Dataset content:
######

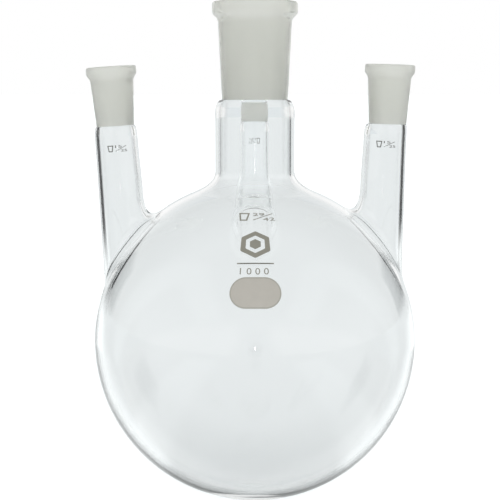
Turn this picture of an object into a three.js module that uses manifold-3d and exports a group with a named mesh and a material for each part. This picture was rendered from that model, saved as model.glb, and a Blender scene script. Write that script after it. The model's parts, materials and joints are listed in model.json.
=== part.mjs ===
// Four-neck round bottom flask, nominal 1000 mL, in borosilicate glass.
// A spherical bulb carries a central 29/42 ground socket and three slim 15/25 ground
// sockets, at the left, at the right and behind. Millimetres, +Z up. The origin is the
// lowest point of the bulb, and the printed face of the bulb looks along -Y.

import * as THREE from "three";
import { ParametricGeometry } from "three/addons/geometries/ParametricGeometry.js";
import { mergeVertices } from "three/addons/utils/BufferGeometryUtils.js";
import Module from "manifold-3d";

const wasm = await Module();
wasm.setup();

const radians = THREE.MathUtils.degToRad;

// Driving dimensions.
const BULB_RADIUS = 68;
const BULB_WALL = 1.8; // over the whole upper half
const LOWER_WALL_GAIN = 1.2; // the wall thickens towards the bottom by this much
const BOTTOM_GAIN = { thickness: 2, spread: radians(14) }; // and by a button at the lowest point
const SEAM_GAP = 0.3; // clearance between neighbouring pieces

const CENTER = {
  tubeTop: 16.6, // outside radius of the tube just under its shoulder
  tubeRadius: 16.6, // and where the flare leaves it
  tubeWall: 1.8,
  flareStart: 71.8, // height of the flare's top above the bulb's centre
  flareReach: 9, // how far the flare runs out over the bulb
  socketBottom: 101.8, // height of the seam above the bulb's centre
  shoulderHeight: 4.8,
  socketLength: 40,
  boreTop: 14.6, // 29.2 mm bore at the rim
  socketFoot: 13.75, // outside radius at the seam
  socketNeck: 15.3, // outside radius just under the bead
  beadRadius: 17.85,
  beadHeight: 8.2,
};

const SIDE = {
  tubeTop: 8.9,
  tubeRadius: 9.4,
  tubeWall: 1.6,
  shoulderHeight: 4.2,
  socketLength: 24.5,
  boreTop: 7.5, // 15.0 mm bore at the rim
  socketFoot: 7.8,
  socketNeck: 8.9,
  beadRadius: 10.45,
  beadHeight: 5.8,
};

const SIDE_OFFSET = 52.6; // distance from the bulb's centre to a side socket's axis
const BORE_TAPER = 0.05; // radius lost per millimetre: the 1:10 standard taper

// Where each side neck stands, and how far its tube is set in from its socket's axis. A
// flare's rise and reach are given on the neck's outward side, across it, and on the side
// that faces the central neck.
const LEFT = { azimuth: 180, lean: 3.64, rim: 118.9, inset: 0, rise: [3, 7, 12], reach: [1, 5, 7.5] };
const RIGHT = { azimuth: 0, lean: 1.82, rim: 117.9, inset: 0.75, rise: [9, 7, 13], reach: [1.5, 5, 7.5] };
const REAR = { azimuth: 90, lean: 3.0, rim: 118.4, inset: 0, rise: [6, 7, 13], reach: [1.5, 5, 8] };

const PATCH = { width: 19.6, height: 12.4, latitude: 26.4, lift: 0.3, thickness: 0.4 };
const BADGE = { radius: 6.4, band: 2.2, latitude: 43.9, lift: 0.3, thickness: 0.4 };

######

Required task:
Where a line contains "part", copy that line.

Response to the exercise:
Turn this picture of an object into a three.js module that uses manifold-3d and exports a group with a named mesh and a material for each part. This picture was rendered from that model, saved as model.glb, and a Blender scene script. Write that script after it. The model's parts, materials and joints are listed in model.json.
=== part.mjs ===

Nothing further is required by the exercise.